Whatever happened to the demolition of our housing market?

Prices have held up, but the doomsters haven't gone away

Remember the housing market Jeremiahs?

The prophets of doom who forecast crashes wiping as much as 40 per cent from the value of our homes have been silent for months as UK house prices have chugged along.

Latest figures from major indices, including those from Nationwide building society and the official Land Registry, put annual house price rises at between 5 and 9 per cent (the variation is largely down to different methods of collecting data).

Average estimates show that house prices rose by about 4 per cent last year. By comparison, in 2004 they went up by 12 per cent; in 2003 by 17.5 per cent; and in 2002 by 20 per cent.
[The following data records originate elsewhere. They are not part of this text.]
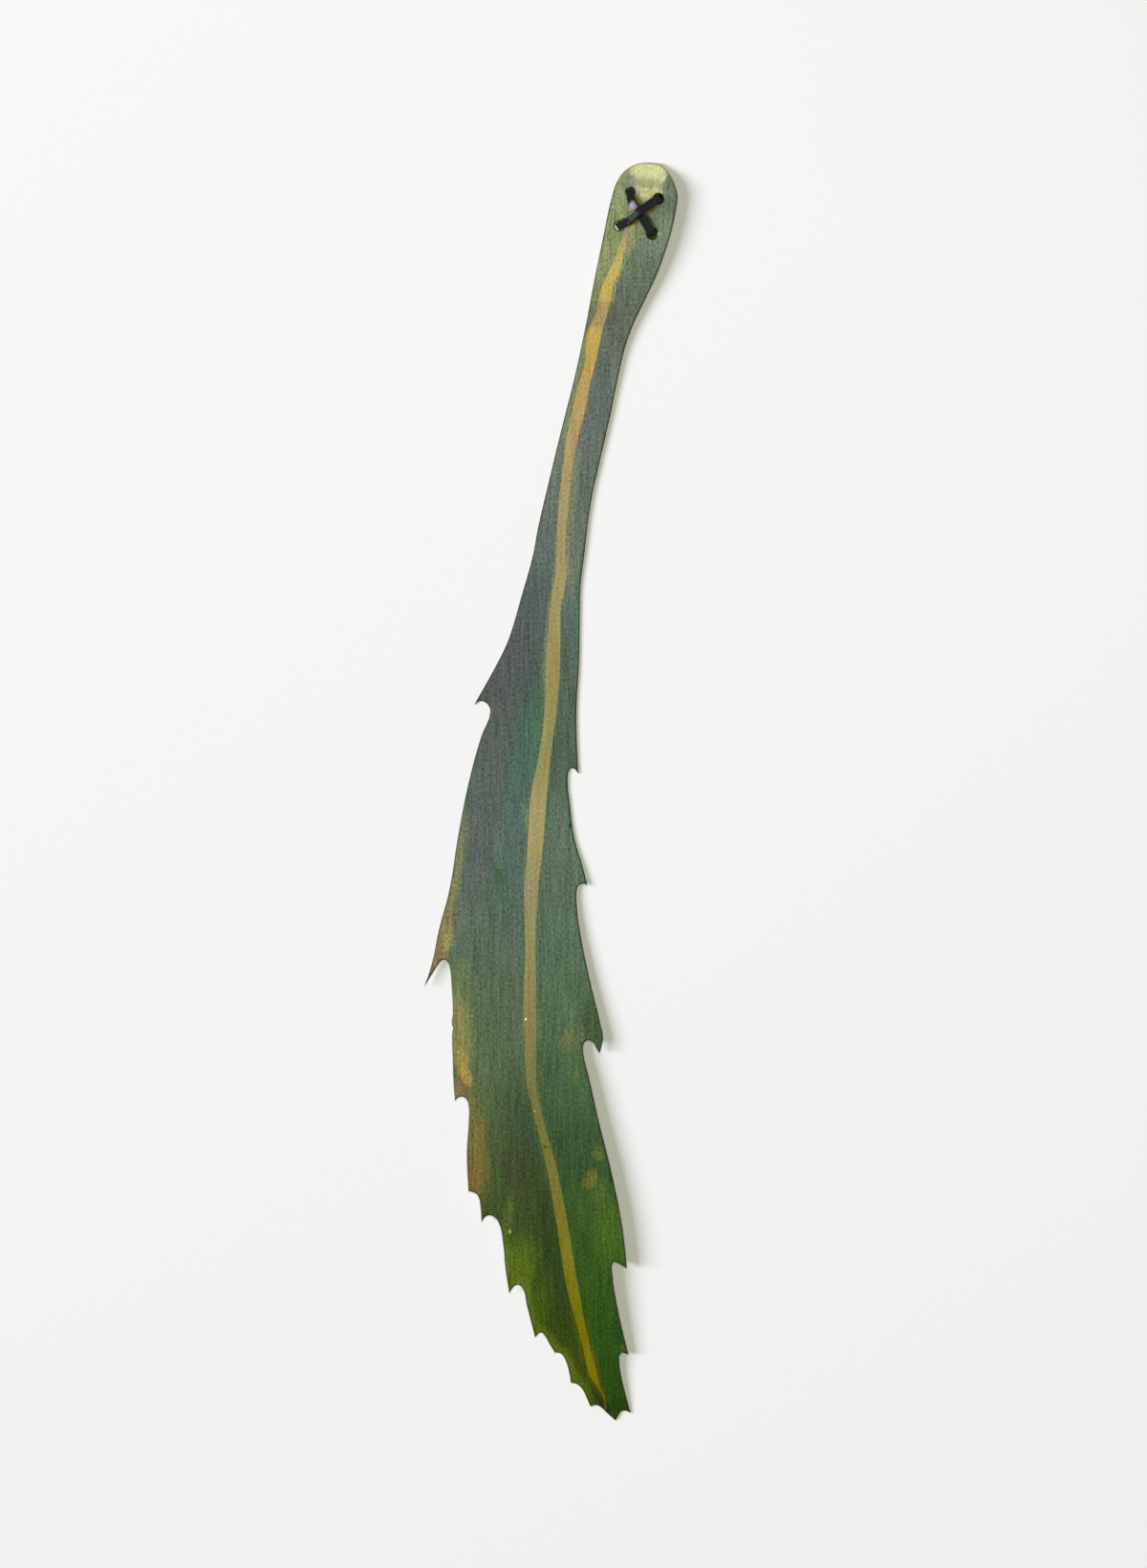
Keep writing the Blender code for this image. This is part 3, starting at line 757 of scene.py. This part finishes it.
def strap_shape(corners, holes, root_start, bow, roll):
    """The strap's points (along, across, height) and faces, its rub, and how smooth it is."""
    path, travelled = even_path(corners)
    run = np.gradient(path, axis=0)
    run /= np.hypot(*run.T)[:, None]
    place, height = path.T

    # saw teeth, no two quite the same height, that run out into the smooth root
    smooth = np.where(height > SHEET_BACK, soft_step((place - root_start) / ROOT_RUN_OUT), 0.0)
    turning = np.argmax(place > place.max() - AT_FAR_END)
    smooth[turning:] = 1.0
    tooth = travelled / TOOTH_PITCH
    phase = tooth % 1.0
    falling = 1.0 - phase / TOOTH_RAMP
    climbing = (phase - TOOTH_RAMP) / (1.0 - TOOTH_RAMP)
    saw = np.where(phase < TOOTH_RAMP, falling, climbing)
    uneven = np.sin(STEPS_IN_TOOTH_HEIGHT * np.floor(tooth))
    level = TOOTH_FLOOR + TOOTH_HEIGHT * saw + UNEVENNESS * uneven
    across = np.tile(SECTION[:, 0], (len(path), 1))
    out = np.tile(SECTION[:, 1], (len(path), 1))
    out[:, TOOTHED] = (level * (1.0 - smooth) + 0.5 * STRAP_THICKNESS * smooth)[:, None]
    out[:, TOOTHED.start + 1] += ROOT_CROWN * smooth

    # where it stands in a hole, the wall presses it in
    upright = run[:, 1] ** 2
    for centre, outward, radius in holes:
        off_centre = outward * (place - centre)
        room = np.sqrt((radius - HOLE_PLAY) ** 2 - across ** 2) - off_centre[:, None]
        pressed = np.where(np.abs(off_centre) < radius, upright, 0.0)
        out += (np.minimum(out, room) - out) * pressed[:, None]

    # on the face it bows sideways and leans
    on_face = soft_step((height - SHEET_FRONT + BOW_BELOW_FACE) / BOW_RISE)
    angle = (roll(place) * on_face)[:, None]
    across, out = (
        across * np.cos(angle) + out * np.sin(angle), out * np.cos(angle) - across * np.sin(angle)
    )
    across = across + (bow(place) * on_face)[:, None]
    points = np.dstack((
        place[:, None] - out * run[:, 1:], across, height[:, None] + out * run[:, :1]
    ))

    # faces between each section and the next, and one at each end
    count = len(SECTION)
    last = count * (len(path) - 1)
    faces = []
    for start in range(0, last, count):
        following = start + count
        for step in range(count):
            other = (step + 1) % count
            faces.append([start + step, following + step, following + other, start + other])
    faces += [list(range(count)), list(reversed(range(last, last + count)))]
    rub = np.zeros_like(across)
    rub[:, RAILS] = 1.0
    return points.reshape(-1, 3), faces, np.repeat(smooth, count), rub.ravel()


def head_shape():
    """The locking head's points and faces: a square block with a window, and the pawl in it."""
    head = bmesh.new()
    rings = []
    for level in (0.0, HEAD_TOP):
        for near, far, half in (
            (HEAD_NEAR, HEAD_FAR, HEAD_HALF), (WINDOW_NEAR, WINDOW_FAR, WINDOW_HALF),
        ):
            corners = ((near, -half), (far, -half), (far, half), (near, half))
            rings.append([head.verts.new((*corner, level)) for corner in corners])
    low_outside, low_window, high_outside, high_window = rings
    for side in range(4):
        other = (side + 1) % 4
        for first, second in (
            (low_outside, high_outside), (high_outside, high_window),
            (high_window, low_window), (low_window, low_outside),
        ):
            head.faces.new((first[side], first[other], second[other], second[side]))
    head.normal_update()
    corners = [edge for edge in head.edges if edge.calc_face_angle() > SHARP_CORNER]
    bmesh.ops.bevel(
        head, geom=corners, offset=HEAD_BEVEL, segments=BEVEL_STEPS, profile=0.5, affect="EDGES",
    )

    flank = [head.verts.new((along, -WINDOW_HALF, height)) for along, height in PAWL]
    side = head.faces.new(flank)
    grown = bmesh.ops.extrude_face_region(head, geom=[side])["geom"]
    moved = [item for item in grown if isinstance(item, bmesh.types.BMVert)]
    bmesh.ops.translate(head, verts=moved, vec=(0.0, 2.0 * WINDOW_HALF, 0.0))
    bmesh.ops.recalc_face_normals(head, faces=head.faces)
    points = np.array([vertex.co for vertex in head.verts])
    head.verts.index_update()
    faces = [[vertex.index for vertex in face.verts] for face in head.faces]
    head.free()
    return points, faces


def crossing_place(start, end, other_start, other_end):
    """Distance from start to where the line to end crosses the other line."""
    line = Vector(end) - Vector(start)
    other = Vector(other_end) - Vector(other_start)
    between = Vector(other_start) - Vector(start)
    return line.length * between.cross(other) / line.cross(other)


def make_tie(name, head_hole, far_hole, front_run, back_run, root_start, bow, roll):
    """One tie, from the tail in its head up, over the face, down the far hole and back.

    Each corner of a run is how far it is from the head's hole, the height of the middle of the
    strap's thickness, and the radius it bends to.
    """
    span = Vector(far_hole) - Vector(head_hole)
    far = front_run[-1][0]
    corners = [
        (-HEAD_OFFSET, TAIL_END),
        (-HEAD_OFFSET, SHEET_FRONT + BEND_RADIUS, BEND_RADIUS),
        *front_run,
        (far, SHEET_BACK - GAP - 0.5 * STRAP_THICKNESS, BEND_RADIUS),
        *back_run,
        (ROOT_PLACE, ROOT_HEIGHT),
    ]
    holes = ((0.0, -1.0, HOLES[head_hole]), (span.length, 1.0, HOLES[far_hole]))
    points, faces, smooth, rub = strap_shape(corners, holes, root_start, bow, roll)
    head_points, head_faces = head_shape()
    faces += [[corner + len(points) for corner in face] for face in head_faces]
    ones = np.ones(len(head_points))
    mesh = bpy.data.meshes.new(name)
    mesh.from_pydata(np.vstack((points, head_points)).tolist(), [], faces)
    add_values(mesh, "smooth_root", np.concatenate((smooth, ones)))
    add_values(mesh, "rub", np.concatenate((rub, HEAD_RUB * ones)))
    turn = Matrix.Rotation(math.atan2(span.y, span.x), 4, "Z")
    place = Matrix.Translation((*head_hole, 0.0))
    mesh.transform(Matrix.Scale(MM, 4) @ place @ turn)
    mesh.shade_smooth()
    mesh.set_sharp_from_angle(angle=SHARP_CORNER)
    mesh.materials.append(nylon)
    tie = bpy.data.objects.new(name, mesh)
    bpy.context.scene.collection.objects.link(tie)
    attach(tie, "root")
    return tie


# black nylon: satin where it is toothed, glossier on the smooth root, rubbed grey on the rails
COOL_BLACK = (0.003, 0.0032, 0.0036, 1.0)
WARM_BLACK = (0.009, 0.0065, 0.0045, 1.0)
RUBBED_GREY = (0.02, 0.019, 0.018, 1.0)

nylon = bpy.data.materials.new("black_nylon")
nylon.use_nodes = True
tree = nylon.node_tree
shader = tree.nodes["Principled BSDF"]
place = add_node(tree, "TexCoord").outputs["Object"]
smooth_root = point_value(tree, "smooth_root")
cloud = noise(tree, place, (900, 900, 900), 3.0)
pores = noise(tree, place, (5200, 5200, 5200), 2.0)
rubbed = number(tree, "MULTIPLY", point_value(tree, "rub"), ease(tree, cloud, -0.1, 0.25))
warmer = ease(tree, cloud, -0.2, 0.2)
tinted = blend(tree, warmer, COOL_BLACK, WARM_BLACK)
polished = number(tree, "MAXIMUM", smooth_root, point_value(tree, "rub"))
gloss = number(tree, "MULTIPLY_ADD", polished, -0.2, 0.4)
bump = add_node(tree, "Bump", {"Strength": 0.35, "Distance": 0.012 * MM, "Height": pores})
fill_inputs(tree, shader, {
    "Base Color": blend(tree, number(tree, "MULTIPLY", rubbed, 0.6), tinted, RUBBED_GREY),
    "Roughness": number(tree, "MULTIPLY_ADD", cloud, 0.2, gloss),
    "Normal": bump.outputs[0],
})
shader.inputs["Specular IOR Level"].default_value = 0.35

# how far each strap reaches, and how far along it the two cross
under_holes = (LOWER_RIGHT_HOLE, UPPER_LEFT_HOLE)
over_holes = (UPPER_RIGHT_HOLE, LOWER_LEFT_HOLE)
under_span = math.dist(*under_holes)
over_span = math.dist(*over_holes)
under_crossing = crossing_place(*under_holes, *over_holes)
over_crossing = crossing_place(*over_holes, *under_holes)

# the first tie lies on the face; its upper arm bows down to the left and leans that way, each
# place a share of its span
UNDER_BOW = np.array((
    (-0.05, 0.0), (0.0, 0.05), (0.15, 0.27), (0.41, 0.62), (0.55, 0.82), (0.7, 0.95), (0.8, 0.95),
    (0.9, 0.82), (0.947, 0.6), (1.04, 0.0),
))
UNDER_LEAN = math.radians(15.5)
LEAN_START, LEAN_RISE = 0.55, 0.07
LEAN_END, LEAN_FALL = 0.92, 0.16


def under_bow(place):
    shares, reach = UNDER_BOW.T
    return smooth_line(shares, reach, np.clip(place / under_span, shares[0], shares[-1]))


def under_roll(place):
    share = place / under_span
    rising = soft_step((share - LEAN_START) / LEAN_RISE)
    return UNDER_LEAN * rising * soft_step((LEAN_END - share) / LEAN_FALL)


under = make_tie(
    "tie_under", *under_holes,
    front_run=[
        (under_crossing, 6.3, CREST_RADIUS), (under_span - 1.8, 5.9, 1.6),
        (under_span + 0.85, 4.9, 0.5),
    ],
    back_run=[], root_start=under_crossing, bow=under_bow, roll=under_roll,
)
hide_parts("cable_tie_under")

# the second passes over it on the face, and dips under it behind the sheet
DIP_RADIUS = 2.0
DIP_SLOPE = 2.2
CREST_HEIGHT = 7.64
ROOT_LENGTH = 3.45
dip_height = SHEET_BACK - 2.0 * GAP - 1.5 * STRAP_THICKNESS
dip_reach = STRAP_HALF + GAP

# its bow and lean start by the crossing, and the lean is gone before the far hole
OVER_BOW = 0.2
OVER_BOW_START, OVER_BOW_RISE = over_crossing + 0.5, 3.0
OVER_LEAN = math.radians(-2.5)
OVER_LEAN_START, OVER_LEAN_RISE = over_crossing - 0.5, 2.0
OVER_LEAN_END, OVER_LEAN_FALL = over_span - 2.75, 0.9


def over_bow(place):
    return OVER_BOW * soft_step((place - OVER_BOW_START) / OVER_BOW_RISE)


def over_roll(place):
    rising = soft_step((place - OVER_LEAN_START) / OVER_LEAN_RISE)
    return OVER_LEAN * rising * soft_step((OVER_LEAN_END - place) / OVER_LEAN_FALL)


over = make_tie(
    "tie_over", *over_holes,
    front_run=[
        (over_crossing + 0.9, CREST_HEIGHT, CREST_RADIUS), (over_span - 3.15, 6.7, 1.5),
        (over_span + 0.35, 5.0, 0.6),
    ],
    back_run=[
        (over_crossing + dip_reach + DIP_SLOPE, ROOT_HEIGHT, DIP_RADIUS),
        (over_crossing + dip_reach, dip_height, DIP_RADIUS),
        (over_crossing - dip_reach, dip_height, DIP_RADIUS),
        (over_crossing - dip_reach - DIP_SLOPE, ROOT_HEIGHT, DIP_RADIUS),
    ],
    root_start=over_span - ROOT_LENGTH, bow=over_bow, roll=over_roll,
)
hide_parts("cable_tie_over")


# ------------------------------------------------------------------ the studio
# A wide pale table under one large soft lamp from the left, a smaller one overhead and even
# light all round, with a camera that looks straight down on the middle of the leaf.

FLOOR_SIZE = 6.0
PAPER_TONE = 0.923
PAPER_DARKEST, PAPER_PALEST = 0.85, 0.95
PAPER_SLANT = (0.11, 0.1, 0.0)
CAMERA_PLACE = (0.0069, 0.0023, 2.667)
LENS = 200.0
KEY_DISTANCE = 5.0
KEY_ELEVATION = math.radians(43.0)
KEY_SIZE = (0.62, 2.9)
KEY_WATTS = 226.0
KEY_COLOUR = (0.86, 0.85, 1.0)
TOP_PLACE = (0.0, 0.15, 3.1)
TOP_SIZE = (0.5, 0.5)
TOP_WATTS = 36.5
TOP_COLOUR = (0.99, 1.0, 0.75)
ROOM_LIGHT = 0.1
ROOM_IN_METAL = 0.48
BACKDROP = 0.92

floor_mesh = bpy.data.meshes.new("floor")
plane = bmesh.new()
bmesh.ops.create_grid(plane, x_segments=1, y_segments=1, size=0.5 * FLOOR_SIZE)
plane.to_mesh(floor_mesh)
plane.free()
floor = bpy.data.objects.new("floor", floor_mesh)
bpy.context.scene.collection.objects.link(floor)

# the table's paper, its tone painted paler towards its far right, away from the large lamp, to
# even out the lamp's fall-off, and paler towards the top
paper = bpy.data.materials.new("pale_paper")
paper.use_nodes = True
tree = paper.node_tree
shader = tree.nodes["Principled BSDF"]
shader.inputs["Roughness"].default_value = 0.9
shader.inputs["Specular IOR Level"].default_value = 0.0
place = add_node(tree, "TexCoord").outputs["Object"]
slant = add_node(tree, "VectorMath", {0: place, 1: PAPER_SLANT}, operation="DOT_PRODUCT")
tone = number(tree, "ADD", slant.outputs["Value"], PAPER_TONE)
tone = number(tree, "MINIMUM", number(tree, "MAXIMUM", tone, PAPER_DARKEST), PAPER_PALEST)
tree.links.new(tone, shader.inputs["Base Color"])
floor_mesh.materials.append(paper)

# white walls: dim as a light, brighter where glossy surfaces show them, and pale behind the table
world = bpy.data.worlds.new("studio")
bpy.context.scene.world = world
world.use_nodes = True
room = world.node_tree
background = room.nodes["Background"]
background.inputs["Color"].default_value = (1.0, 1.0, 1.0, 1.0)
ray = add_node(room, "LightPath").outputs
in_metal = number(
    room, "MULTIPLY_ADD", ray["Is Glossy Ray"], ROOM_IN_METAL - ROOM_LIGHT, ROOM_LIGHT,
)
seen = number(room, "MULTIPLY_ADD", ray["Is Camera Ray"], BACKDROP - ROOM_LIGHT, in_metal)
room.links.new(seen, background.inputs["Strength"])


def add_lamp(name, place, size, watts, colour):
    data = bpy.data.lights.new(name, "AREA")
    data.shape = "RECTANGLE"
    data.size, data.size_y = size
    data.energy = watts
    data.color = colour
    lamp = bpy.data.objects.new(name, data)
    lamp.location = place
    lamp.rotation_euler = (-Vector(place)).to_track_quat("-Z", "Y").to_euler()
    bpy.context.scene.collection.objects.link(lamp)
    return lamp


key_place = (-KEY_DISTANCE * math.cos(KEY_ELEVATION), 0.0, KEY_DISTANCE * math.sin(KEY_ELEVATION))
add_lamp("key_lamp", key_place, KEY_SIZE, KEY_WATTS, KEY_COLOUR)

# the lamp overhead shows in nothing glossy
top_lamp = add_lamp("top_lamp", TOP_PLACE, TOP_SIZE, TOP_WATTS, TOP_COLOUR)
top_lamp.visible_glossy = False

camera_data = bpy.data.cameras.new("camera")
camera_data.lens = LENS
camera = bpy.data.objects.new("camera", camera_data)
camera.location = CAMERA_PLACE
bpy.context.scene.collection.objects.link(camera)
bpy.context.scene.camera = camera
bpy.context.scene.view_settings.view_transform = "Standard"
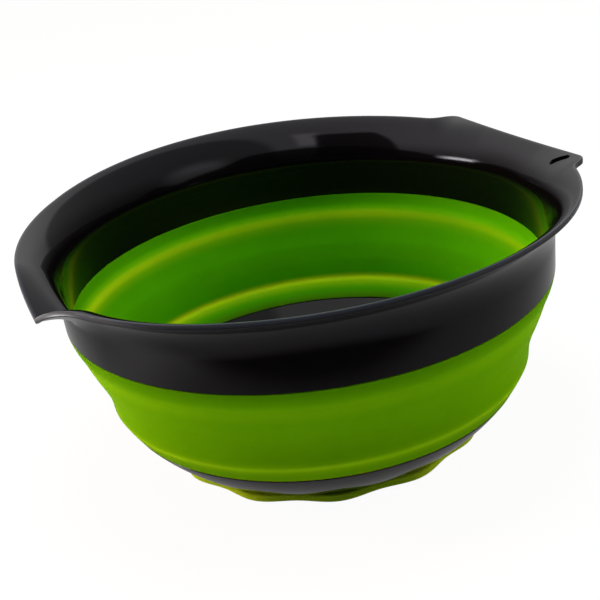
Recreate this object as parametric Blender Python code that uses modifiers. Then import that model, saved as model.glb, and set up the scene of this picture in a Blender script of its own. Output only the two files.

It's a long, long way from earlier predictions of imminent disaster. The most recent of these was made as late as last October, after an OECD report suggested UK house prices were "significantly overvalued" by up to 30 per cent.

Before that, a fall of 20 per cent was predicted in October 2004 by the Capital Economics research consultancy. Dire warnings had also been issued by Tony Dye, a fund manager nicknamed Dr Doom, who correctly forecast the bursting of the technology bubble in the late 1990s.

These commentators have largely revised their estimates as the housing market has held up. Even the Chancellor, Gordon Brown, talked last year of the market having "survived a housing bubble".

So why have house prices stayed buoyant for so long?

Explanations differ, depending on whether they are given by analysts, brokers, economists or consultants, but there are some general forces continuing to prop up the market.

Employment, inflation and interest rates are all at historically low levels, meaning there are enough borrowers able to borrow enough cheap money to keep the market motoring.

In essence, the doomsters had believed that house prices - which have soared by 170 per cent since 1997, according to industry estimates - were unsustainably high. It was becoming too expensive, they said, for first-timer buyers to get on the ladder and for existing homeowners to trade up.

But the cost of borrowing remains low, the Bank of England base rate having spent nearly a year at 4.5 per cent. This has allowed the market to carry on growing, albeit at a slower rate than in the past, and meant that many investors have continued to put their money into buy-to-let rather than into shares.

Meanwhile, though, plenty of warning signs are flashing furiously. For example, Britons now spend, on average, 42 per cent of their take-home pay on mortgage repayments, compared with 33 per cent in 2003. Similarly, the ratio of house prices to average earnings - a clear indication of the affordability of housing - has climbed to 6, considerably higher than in the late 1980s when it stood at 5.2.

But the gradual slowdown in house price inflation has calmed the fears of consumers and industry specialists alike. And with lenders dreaming up plenty of new products, such as 125 per cent loans and parent/child mortgages, to get first-timers on to the housing ladder, the cycle looks set to run without serious mishap for some time yet.

Despite all this cautious optimism, there are still some pessimists out there.

Websites such as housepricecrash.co.uk, pricedout.org.uk and globalhousepricecrash.com are sticking to their belief that the housing market is in for a rocky ride. The latter, a US-based site, welcomes visitors with the following portentous message: "The global rise in house prices is the biggest bubble in history. Prepare for the economic pain when the crash occurs." Its aim, and that of housepricecrash.co.uk, is to raise awareness of the risks and to encourage consumers to tighten their belts.

The UK website housepricecrash was set up in 2003 as a non-profit-making forum for consumers. It now receives 7,000 visitors a day and has just been bought by the online media company Fubra.

Three years after its inception, its purpose remains the same: "to act as a counterbalance to the huge amounts of positive spin the housing market receives in the main media".

Spokesman Reinhardt Schu is adamant that it has not overstated the risks.

"I do believe there will be a crash," he says, "but the timing hasn't been right - that's always the danger. That a crash hasn't happened yet doesn't mean that it won't happen."

Mr Schu points to homeowners' overstretched salaries and the failure of earnings to keep pace with house price inflation. He believes the downturn will start with lenders no longer being able to offer cheap loans to first-time buyers and those on low incomes, and with the collapse of the buy-to-let market.

The name chosen by pricedout.org.uk reflects its concern with the plight of first-timers. Although the website's authors don't believe a crash is inevitable, their outlook is a bleak one.

Government policymakers should, they say, rethink what they call "unhelpful" initiatives, such as shared equity schemes that encourage those on low incomes to get on the property ladder on a part-buy, part-rent basis. Instead, lenders should focus on more tests of "affordability" for mortgage applicants.